Se a missão de West era converter os ouvintes ao Cristianismo, ele terá de mergulhar um pouco mais fundo. Para além das referências superficiais a passagens bíblicas e ao consumismo americano, não há nenhuma indicação face ao que significa realmente seguir Jesus, sem contar com as experiências pessoais de Kanye, das quais consta, por exemplo, ter recebido 68 milhões de doláres de IRS como “dádiva de Deus”. Falta a 'Jesus is King' a graça, justiça e amor que caracterizam a fé no seu estado mais puro e transformativo.

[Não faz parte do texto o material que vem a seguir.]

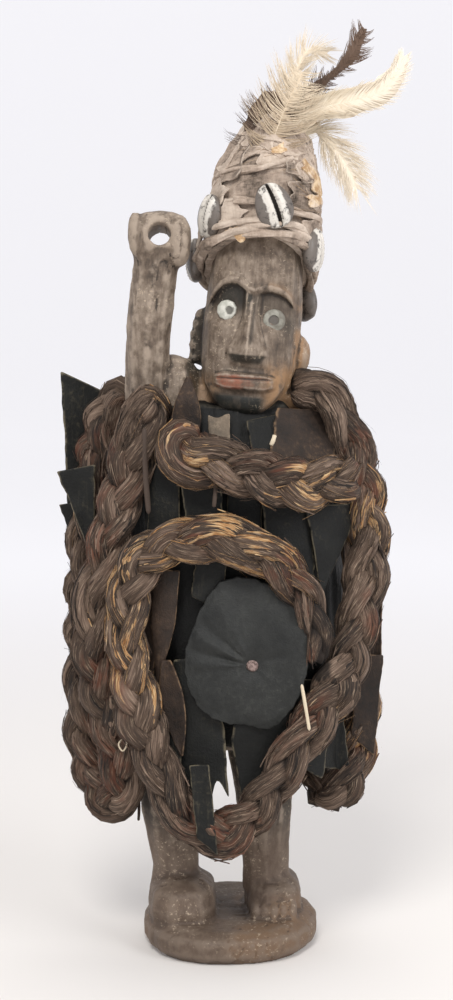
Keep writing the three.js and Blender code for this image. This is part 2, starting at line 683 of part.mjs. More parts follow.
// Belly pouch: a crowned pad, dimpled where its nail draws it in. Its edge is cut by hand: the
// reach is given as a share, anticlockwise from +X as seen from the front.
const POUCH_OUTLINE = new THREE.CatmullRomCurve3(
  [1, 1.03, 1, 0.97, 1, 1.02, 0.94, 0.9, 0.97, 1.02, 1.03, 0.98, 0.94, 1.08, 1.04, 1.02].map(
    (share, i) => new THREE.Vector3(share, i, 0)
  ),
  true
);
const pouchPlace = () => overBundle(POUCH_X, POUCH_HEIGHT, POUCH_LIFT);
const NAIL_OFFSET = new THREE.Vector3(3.2, 0, -5.6);

function pouch() {
  const half = POUCH_CROWN / 2;
  const profile = [
    [0, -half * 0.7],
    [0.8, -half * 0.8],
    [1, -POUCH_RIM / 2],
    [1, POUCH_RIM / 2],
    [0.78, half * 0.9],
    [0.35, half],
    [0, half * 0.6],
  ].map(([x, y]) => new THREE.Vector2(x, y));
  const pad = new THREE.LatheGeometry(profile, 16).rotateX(Math.PI);
  warp(pad, (v) => {
    const share = Math.atan2(v.z, v.x) / (2 * Math.PI);
    const reach = POUCH_OUTLINE.getPoint((share + 1) % 1).x;
    const inwards = 1 - Math.hypot(v.x, v.z);
    v.x = v.x * POUCH_HALF_WIDTH * reach + NAIL_OFFSET.x * inwards;
    v.z = v.z * POUCH_HALF_HEIGHT * reach + NAIL_OFFSET.z * inwards;
  });
  const place = pouchPlace();
  return pad.translate(place.x, place.y, place.z);
}

function nail() {
  const shank = NAIL_SHANK_RADIUS;
  const profile = [
    [0, -NAIL_LENGTH],
    [shank, -NAIL_LENGTH + 4],
    [shank, 0],
    [NAIL_HEAD_RADIUS, 0],
    [NAIL_HEAD_RADIUS * 0.8, NAIL_HEAD_HEIGHT * 0.7],
    [0, NAIL_HEAD_HEIGHT],
  ].map(([x, y]) => new THREE.Vector2(x, y));
  const made = new THREE.LatheGeometry(profile, 8).rotateX(Math.PI);
  const place = pouchPlace().add(NAIL_OFFSET);
  const seat = place.y - POUCH_CROWN * 0.3 - SEAT_GAP;
  return made.translate(place.x, seat, place.z);
}

// Ropes: points chosen by hand along each plait's middle, and its greatest width and depth.
const ROPES = {
  rope_belly: {
    points: [
      [30, -10, 284], [42, -10, 283], [52, -8, 274], [59, -7, 259], [65, -10, 241], [68, -14, 222],
      [69, -18, 204], [66, -24, 184], [62, -30, 165], [56, -36, 147], [46, -42, 130],
      [33, -47, 112], [22, -49, 94], [10, -48, 77], [-4, -46, 68], [-18, -46, 72],
      [-28, -46, 86], [-35, -47, 102], [-41, -48, 120], [-46, -48, 140], [-49, -47, 159],
      [-50, -46, 178], [-47, -47, 194], [-39, -49, 206], [-26, -51, 212], [-12, -53, 214],
      [5, -54, 211], [18, -53, 205], [30, -51, 194], [38, -48, 181], [42, -46, 166], [43, -45, 152],
    ],
    width: 20.5,
    depth: 14.5,
  },
  rope_chest: {
    points: [
      [-17, -32, 262], [-21, -42, 257], [-16, -49, 251], [-7, -52, 250], [5, -53, 247],
      [18, -54, 243], [33, -52, 240], [46, -47, 240], [55, -40, 242], [59, -32, 244],
    ],
    width: 22,
    depth: 15,
  },
  rope_left: {
    points: [
      [-44, 16, 268], [-50, 12, 277], [-57, 9, 277], [-63, 8, 268], [-67, 9, 252], [-71, 11, 231],
      [-74, 12, 211], [-75, 12, 188], [-75, 12, 164], [-76, 12, 141], [-76, 10, 118], [-74, 5, 98],
      [-68, -3, 83], [-60, -11, 74], [-53, -18, 82], [-54, -23, 98], [-58, -27, 119],
      [-64, -30, 141], [-67, -31, 161], [-66, -31, 181], [-61, -31, 201], [-56, -31, 220],
      [-50, -30, 240], [-46, -30, 256], [-42, -31, 270], [-38, -31, 280],
    ],
    width: 21,
    depth: 15,
  },
  rope_back: {
    points: [
      [50, 22, 268], [57, 25, 250], [61, 27, 226], [62, 27, 200], [62, 25, 174], [65, 20, 148],
      [67, 12, 122], [65, 4, 98], [58, -3, 80], [50, 2, 74], [44, 16, 86], [40, 33, 110],
      [34, 46, 136], [24, 52, 160], [10, 54, 182], [-8, 54, 200], [-26, 52, 218], [-40, 45, 238],
      [-46, 34, 256], [-42, 24, 268],
    ],
    width: 20,
    depth: 15,
  },
};

// Reach of a three-strand plait's outline in one direction of its section. phase is the way
// along the plait, as an angle: the strands weave from side to side and over each other.
function plaitReach(phase, angle, width, depth) {
  const strand = Math.min(width, depth * 1.25) * 0.26;
  const swing = width / 2 - strand;
  const weave = depth / 2 - strand;
  const ray = new THREE.Vector2(Math.cos(angle), Math.sin(angle));
  let reach = 0;
  for (let k = 0; k < 3; k++) {
    const turn = phase + (k * 2 * Math.PI) / 3;
    const middle = new THREE.Vector2(swing * Math.sin(turn), weave * Math.sin(2 * turn));
    const along = middle.dot(ray);
    const off = strand ** 2 - (middle.lengthSq() - along ** 2);
    if (off > 0) reach = Math.max(reach, along + Math.sqrt(off));
  }
  return Math.max(reach, strand * 0.9);
}

function plait({ points, width, depth }) {
  const line = new THREE.CatmullRomCurve3(points.map((p) => new THREE.Vector3(...p)), false, 'centripetal');
  const length = line.getLength();
  const steps = Math.round(length / PLAIT_STEP);
  const tube = new THREE.CylinderGeometry(1, 1, 1, PLAIT_SIDES, steps).rotateX(Math.PI / 2);
  return warp(tube, (v) => {
    const t = v.z + 0.5;
    const reach = Math.hypot(v.x, v.y);
    const angle = Math.atan2(v.y, v.x);
    const point = line.getPointAt(t);
    const tangent = line.getTangentAt(t);
    const outward = new THREE.Vector3(point.x * 0.35, point.y - PLAIT_FACING, 0).normalize();
    const across = new THREE.Vector3().crossVectors(tangent, outward).normalize();
    const normal = new THREE.Vector3().crossVectors(across, tangent).normalize();
    const ends = Math.min(1, 0.55 + Math.min(t, 1 - t) * length * 0.06);
    const size = reach * ends * plaitReach((t * length * 2 * Math.PI) / PLAIT_PITCH, angle, width, depth);
    const offset = across.multiplyScalar(size * Math.cos(angle));
    offset.addScaledVector(normal, size * Math.sin(angle));
    v.copy(point).add(offset);
  });
}

const materials = {
  wood: new THREE.MeshStandardMaterial({ color: 0x4f443a, roughness: 0.8 }),
  inlay: new THREE.MeshStandardMaterial({ color: 0xc4c2b6, roughness: 0.5 }),
  bark: new THREE.MeshStandardMaterial({ color: 0x776a5e, roughness: 0.9 }),
  shell: new THREE.MeshStandardMaterial({ color: 0xbdb6aa, roughness: 0.45 }),
  hide: new THREE.MeshStandardMaterial({ color: 0x2a2c28, roughness: 0.7 }),
  pouch: new THREE.MeshStandardMaterial({ color: 0x3b3d3c, roughness: 0.65 }),
  fibre: new THREE.MeshStandardMaterial({ color: 0x5c4535, roughness: 0.95 }),
  iron: new THREE.MeshStandardMaterial({ color: 0x7a6a66, roughness: 0.6, metalness: 0.5 }),
  white: new THREE.MeshStandardMaterial({ color: 0xe9e0cf, roughness: 0.9 }),
  dark: new THREE.MeshStandardMaterial({ color: 0x5d4c40, roughness: 0.9 }),
};

const group = new THREE.Group();
const cutters = [];

// Adds a piece, cut to clear every piece that was placed before it.
function place(name, body, material, neighbours = cutters) {
  const piece = cutBy(body, neighbours);
  const mesh = new THREE.Mesh(toGeometry(piece), material);
  mesh.name = name;
  group.add(mesh);
  cutters.push(asCutter(grown(piece, SEAT_GAP)), asCutter(piece));
  return piece;
}

const eyeSolids = eyeCentres.map((centre) => solid(eye(centre)));
const sockets = eyeSolids.map((body) => asCutter(grown(body, SEAT_GAP)));
place('figure', carvedFigure(), materials.wood, sockets);
place('eye_left', eyeSolids[0], materials.inlay, []);
place('eye_right', eyeSolids[1], materials.inlay, []);
place('nail', solid(nail()), materials.iron);
place('pouch', solid(pouch()), materials.pouch);
for (const [name, rope] of Object.entries(ROPES)) place(name, solid(plait(rope)), materials.fibre);
place('bundle', solid(bundle()), materials.hide);
place('cap', solid(capBody()), materials.bark);
for (const [name, spot] of Object.entries(COWRIES)) place(`cowrie_${name}`, solid(cowrie(spot)), materials.shell);
for (const [name, shape] of Object.entries(FEATHERS)) {
  place(name, solid(feather(shape)), name.includes('white') ? materials.white : materials.dark);
}
for (const [name, shape] of Object.entries(LYING_BLADES)) place(name, solid(lyingBlade(shape)), materials.hide);
for (const [name, shape] of Object.entries(STANDING_BLADES)) {
  place(name, solid(standingBlade(shape)), materials.hide);
}
for (const [name, shape] of Object.entries(backBlades())) place(name, solid(lyingBlade(shape)), materials.hide);

export default group;
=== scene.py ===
"""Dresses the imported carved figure: wood, inlaid eyes, cap, shells, feathers, hide, pouch and plaits."""

from __future__ import annotations

import logging
import math
import random
from dataclasses import dataclass, field
from enum import Enum
from typing import Any, Callable, Sequence

import bpy
import numpy as np
from bpy.types import Material, Node, NodeSocket, Object
from mathutils import Matrix, Vector

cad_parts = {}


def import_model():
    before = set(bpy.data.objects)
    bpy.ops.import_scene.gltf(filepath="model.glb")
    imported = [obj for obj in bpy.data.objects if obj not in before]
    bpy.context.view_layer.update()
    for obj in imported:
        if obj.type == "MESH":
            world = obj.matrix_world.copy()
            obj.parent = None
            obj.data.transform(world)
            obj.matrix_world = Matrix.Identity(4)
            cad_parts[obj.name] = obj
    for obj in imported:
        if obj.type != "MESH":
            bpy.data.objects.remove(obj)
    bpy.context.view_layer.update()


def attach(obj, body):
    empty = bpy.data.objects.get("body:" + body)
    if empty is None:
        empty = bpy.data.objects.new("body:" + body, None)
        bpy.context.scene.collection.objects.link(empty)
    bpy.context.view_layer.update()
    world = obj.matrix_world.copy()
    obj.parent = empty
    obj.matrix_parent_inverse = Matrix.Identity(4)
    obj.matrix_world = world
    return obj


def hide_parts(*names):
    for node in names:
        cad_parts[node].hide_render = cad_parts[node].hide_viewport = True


LOG = logging.getLogger("carved_figure")
MM = 0.001
FRAME_HEIGHT_PX = 1000
HAIR_SIDES = 3
FIBRE_PLACES = 11
HEAD_FROM = 262 * MM

Array = np.ndarray
Place = tuple[float, float, float]
Colour = tuple[float, float, float, float]
Rule = Callable[[Array, Array], Array]
Hair = tuple[Array, Array, float, float, float]
Frame = tuple[Array, Array, Array]


def srgb(red: int, green: int, blue: int) -> Colour:
    """Turns a colour as read off a screen into the linear one that a shader takes.

    Args:
        red: Red from 0 to 255.
        green: Green from 0 to 255.
        blue: Blue from 0 to 255.

    Returns:
        The linear colour, opaque.
    """
    linear = [((c / 255 + 0.055) / 1.055) ** 2.4 if c > 10 else c / 255 / 12.92 for c in (red, green, blue)]
    return (linear[0], linear[1], linear[2], 1.0)


def smooth_step(value: Array) -> Array:
    """Eases a value from 0 to 1 and holds it there outside that range."""
    eased = np.clip(value, 0, 1)
    return eased * eased * (3 - 2 * eased)


def hump(value: Array, centre: float | Array, spread: float) -> Array:
    """A bell of height 1 round a centre."""
    return np.exp(-(((value - centre) / spread) ** 2))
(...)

Ao longo das suas onze faixas e 27 minutos, o álbum não incorpora nem um terço da alma de “Ultralight Beam” – a faixa inaugural de 'The Life of Pablo', de 2016.


Desde que chegou ao mundo da música que o trabalho de Kanye é responsável por expandir a estrutura imaginária dos ouvintes através da crítica social, cultural, económica, política e até espiritual. Até então, ou principalmente até 2016, os seus projetos eram sempre um ponto de viragem na música, na moda e na cultura, no geral. Cada palavra saída da sua boca ou dos seus dedos era quase imediatamente impressa em t-shirts, postada em todo o lado como palavra de Deus, colocada nas biografias das redes sociais e por aí.


Seria puramente errado negar o seu reinado geracional neste ponto, mas a realidade é que o poder de Kanye para esticar as nossas visões e imaginações já não está lá. Agora limita-se a colorir à volta delas e a borrifá-las com água benta.